Chapter 22 Statistic term
- over-dispersion 来自于wikipedia, over-dispersion(过散布)的意思是,观测数据的高阶矩(一般指二阶,也就是方差),比模型的高阶矩大。 维基中说的更多更细。回忆如下: 对于任意数据,分析过程经常拿一个参数模型进行拟合,而参数模型需要满足一定的条件。最简单的就是模型的均值要等于观测数据的均值。而对于一些简单的模型,高阶矩不一定和均值一样会相等。而对于观测数据的方差大于模型的方差,那就叫过散布。反过来则是under-dispersion。
比如说对于泊松模型,模型就只有一个参数,均值和方差都用\(\lambda\)建模。而实际情况中均值很难等于方差。如果使用泊松模型对数据建模,产生了过散布,则这样就需要使用更复杂的模型,比如Poisson mixture model。
- Saturated-model
来自于stack-exchange 简单的用一句话来说就是估计参数个数接近观测个数的模型就称之为 saturated-model.
- Inclusion Probability
也叫Sample probability 在有限总体中抽样,一个元素的sampling probability(inclusion probability),被一次抽样抽出来的概率。
- effective size 效果大小
The terms treatment effects and effect sizes are used in different ways by different people.
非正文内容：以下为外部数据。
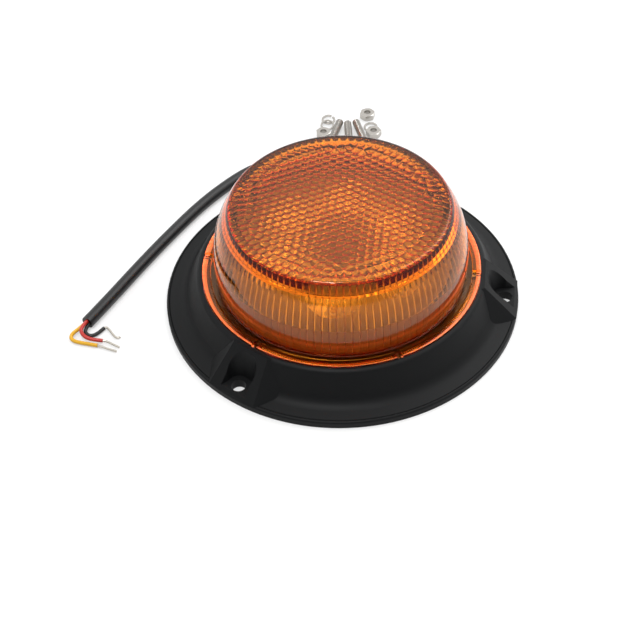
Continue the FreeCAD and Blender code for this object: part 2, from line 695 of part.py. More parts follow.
def lens_screws():
    """Six screws, driven from beneath into the lens bosses."""
    def one(i, x, y):
        return tapping_screw(f"lens_screw_{i}", x, y, "screw_shelf", "shelf_thickness + tapping_bite")
    ring_of("lens_screws", one, "lens_screw_count", "boss_circle")


# ---------------------------------------------------------------- lamp unit

def heat_spreader():
    """Aluminium disc on the cup's ledge, with a hub that takes the tray screws."""
    body = new_body("heat_spreader")
    hub = "tray_screw_circle + hub_depth"
    turned(body, "spreader_disc", [
        ("0", "ledge_height - hub_depth"), (hub, "ledge_height - hub_depth"), (hub, "ledge_height"),
        ("board_radius", "ledge_height"), ("board_radius", "spreader_top"), ("0", "spreader_top"),
    ])
    pilot = round_hole(body, "spreader_pilot", "tray_screw_circle", "0", "pilot_radius",
                       "ledge_height - hub_depth", "hub_depth + spreader_thickness")
    repeated(body, "spreader_pilots", [pilot], "tray_screw_count")
    round_hole(body, "spreader_wire_way", "0", "0", "wire_way", "ledge_height - hub_depth",
               "hub_depth + spreader_thickness")


def led_board():
    """Round metal-core board that carries the lamps."""
    body = new_body("led_board")
    turned(body, "led_board_disc", [
        ("0", "spreader_top"), ("board_radius", "spreader_top"),
        ("board_radius", "board_top"), ("0", "board_top"),
    ])
    hole = round_hole(body, "led_board_hole", "tray_screw_circle", "0", "pilot_radius + screw_gap",
                      "spreader_top", "board_thickness")
    repeated(body, "led_board_holes", [hole], "tray_screw_count")
    round_hole(body, "led_board_wire_way", "0", "0", "board_way", "spreader_top", "board_thickness")


def leds():
    """Six lamps, each a square body with a clear dome."""
    for i in range(int(number("led_count"))):
        angle = f"(led_first + 360 / led_count * {i}) * 1 deg"
        x, y = f"led_circle * cos({angle})", f"led_circle * sin({angle})"
        block = box(f"led_block_{i}", "led_side", "led_side", "led_body", x, y, "board_top")
        dome = doc.addObject("Part::Sphere", f"led_dome_{i}")
        bind(dome, "Radius", "led_dome")
        dome.Angle1 = 0
        put(dome, x, y, "board_top + led_body")
        joined(f"led_{i + 1}", [block, dome])


def reflector_tray():
    """Bright tray that covers the board, with a flared cup round each lamp."""
    body = new_body("reflector_tray")
    turned(body, "tray_blank", [
        ("0", "tray_height - tray_skin"),
        ("tray_radius - tray_skin", "tray_height - tray_skin"),
        ("tray_radius - tray_skin", "board_top"),
        ("tray_radius", "board_top"),
        ("tray_radius", "tray_height", "tray_round"),
        ("0", "tray_height"),
    ])
    post = round_post(body, "tray_post", "tray_screw_circle", "0", "tray_post", "board_top",
                      "tray_height - tray_skin / 2 - board_top")
    way = round_hole(body, "tray_screw_way", "tray_screw_circle", "0", "pilot_radius + screw_gap",
                     "board_top", "tray_height")
    sink = round_hole(body, "tray_screw_sink", "tray_screw_circle", "0",
                      "pilot_radius + tapping_head + head_gap", "tray_height - tapping_head_height - head_gap",
                      "tray_height")
    repeated(body, "tray_posts", [post, way, sink], "tray_screw_count")
    low = "(board_top + cup_lift)"
    deep = f"(tray_height - {low})"
    outer = body.newObject("PartDesign::AdditiveCone", "cup_outside")
    inner = body.newObject("PartDesign::SubtractiveCone", "cup_inside")
    for cone, extra, height in ((outer, "tray_skin", f"{deep} - tray_skin / 2"), (inner, "0", deep)):
        cone.AttachmentSupport = [(origin_feature(body, "XY_Plane"), "")]
        cone.MapMode = "FlatFace"
        bind(cone, "AttachmentOffset.Base.x", "led_circle * cos(led_first * 1 deg)")
        bind(cone, "AttachmentOffset.Base.y", "led_circle * sin(led_first * 1 deg)")
        bind(cone, "AttachmentOffset.Base.z", low)
        bind(cone, "Radius1", f"cup_throat + {extra}")
        bind(cone, "Radius2", f"cup_mouth + {extra}")
        bind(cone, "Height", height)
    repeated(body, "reflector_cups", [outer, inner], "led_count")


def hub_cap():
    """Black cap on the middle of the tray, over its screws."""
    body = new_body("hub_cap")
    dish = "tray_height + hub_rise - cap_dish"
    turned(body, "hub_disc", [
        ("0", "tray_height"),
        ("hub_radius", "tray_height"),
        ("hub_radius", "tray_height + hub_rise", "hub_rise / 2"),
        ("hub_radius - cap_rim", "tray_height + hub_rise"),
        ("hub_radius - cap_rim - cap_dish", dish),
        ("0", dish),
    ])


def tray_screws():
    """Three screws through the tray and the board into the spreader's hub."""
    seat = "(tray_height - tapping_head_height - head_gap)"

    def one(i, x, y):
        length = f"{seat} - ledge_height + hub_depth / 2"
        return tapping_screw(f"tray_screw_{i}", x, y, seat, length, up=False)
    ring_of("tray_screws", one, "tray_screw_count", "tray_screw_circle")


# ---------------------------------------------------------------- driver

def driver_board():
    """Round board on the cup's posts, with a gap where the lead comes in."""
    body = new_body("driver_board")
    turned(body, "driver_disc", [
        ("0", "driver_height"), ("driver_radius", "driver_height"),
        ("driver_radius", "driver_top"), ("0", "driver_top"),
    ])
    hole = round_hole(body, "driver_hole", "driver_post_circle * cos(driver_post_turn * 1 deg)",
                      "driver_post_circle * sin(driver_post_turn * 1 deg)", "pilot_radius + screw_gap",
                      "driver_height", "board_thickness")
    repeated(body, "driver_holes", [hole], "3")
    gap = new_sketch(body, "driver_gap_outline", z="driver_height", turn="exit_angle")
    side = "driver_notch_width / 2"
    draw_outline(gap, [("driver_notch", f"-{side}"), ("driver_radius + 1", f"-{side}"),
                       ("driver_radius + 1", side), ("driver_notch", side)])
    raised(body, "driver_gap", gap, "board_thickness", cut=True)


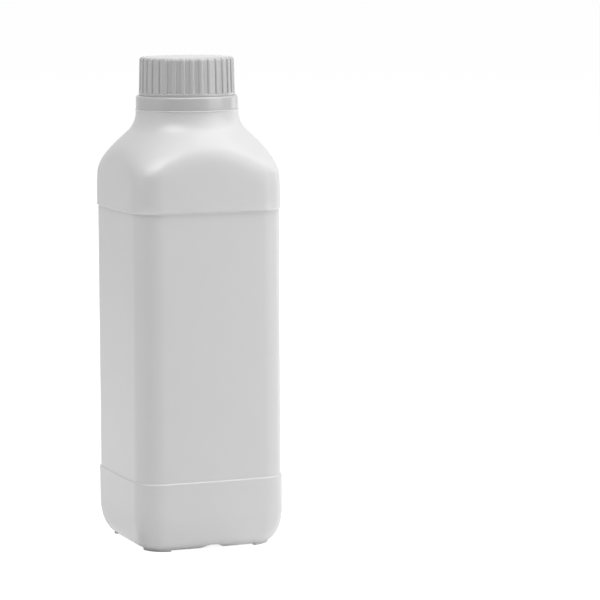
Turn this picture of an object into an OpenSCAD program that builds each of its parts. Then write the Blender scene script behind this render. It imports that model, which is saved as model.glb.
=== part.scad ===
// Square one-litre bottle with a ribbed screw cap and a tamper-evident ring.
// The body is blow-moulded in one piece: rounded-square plan, sunk label panel,
// domed shoulder, pushed-up base with four arc feet and a moulded neck finish.
// Origin: middle of the plane that the feet stand on. +Z is up.
// The mould's parting plane is X = 0, so the base notches lie in the middle of the Y sides.

/* [Body] */
// Width of the body across its flat sides
body_w = 77; // [72:0.5:86]
// Radius of the four upright corners
corner_r = 13.2; // [10:0.2:16]
// How far each side bows outward in its middle
side_bulge = 0.35; // [0:0.05:0.8]
// Wall thickness of the blown body
wall = 1.2; // [0.9:0.1:1.6]

/* [Heights] */
// Height of the lower band, from the base ring to the lower ledge
base_band_h = 33.8; // [28:0.1:45]
// Height of the sunk label panel
panel_h = 130.4; // [90:1:160]
// Height of the shoulder part, from the upper ledge to the neck ledge
shoulder_h = 48; // [44:0.5:60]

/* [Label panel] */
// How far the label panel is sunk at its foot
panel_inset = 0.6; // [0.3:0.1:1.2]
// How much further the panel is sunk at its head
panel_draft = 0.2; // [0:0.05:0.5]
// Height of each sloping ledge at the panel's ends
ledge_h = 0.5; // [0.4:0.1:2]

/* [Shoulder] */
// Height of the upright neck root under the neck ledge
neck_root_h = 1.3; // [1:0.1:6]
// Radius of the hollow curve from the neck root to the cone
neck_curve_r = 13; // [4:0.1:16]
// Radius of the curve from the cone to the upright sides
dome_r = 18.6; // [15:0.1:32]
// How far the dome's widest level reaches past the body's corners
dome_over = 7.8; // [2:0.1:12]
// Height of the dome's widest level above the upper ledge
dome_base_h = 4.8; // [1.5:0.1:8]
// Sharpness of the blend between the round dome and the square sides
dome_blend = 15; // [11:0.5:36]

/* [Base] */
// Width of the curved heel, measured in from the side
heel_w = 8.6; // [7.8:0.1:11]
// Height of the curved heel
heel_h = 16.9; // [12:0.1:24]
// How fast the corner radius shrinks along the heel, for each millimetre inward
heel_corner_rate = 0.46; // [0.3:0.02:0.7]
// Width of the flat base ring inside the heel
base_ring_w = 1.5; // [1.2:0.1:3]
// Depth of the pushed-up recess in the base
recess_depth = 4; // [2.5:0.1:7]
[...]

Meta-analyses in medicine often refer to the effect size as a treatment effect, and this term is sometimes assumed to refer to odds ratios, risk ratios, or riskdifferences, which are common in meta-analyses that deal with medical interventions.Similarly, meta-analyses in the social sciences often refer to the effect size simply as an effect size and this term is sometimes assumed to refer to standardized mean differences or to correlations, which are common in social science meta-analyses. by book [Introduction to Meta-Analysis]
- condition number
The condition number of a nonnegative definite matrix is defined as \(\lambda_1/\lambda_p\) or the ratio of its largest and smallest eigenvalues, it is infinity when the latter is zero.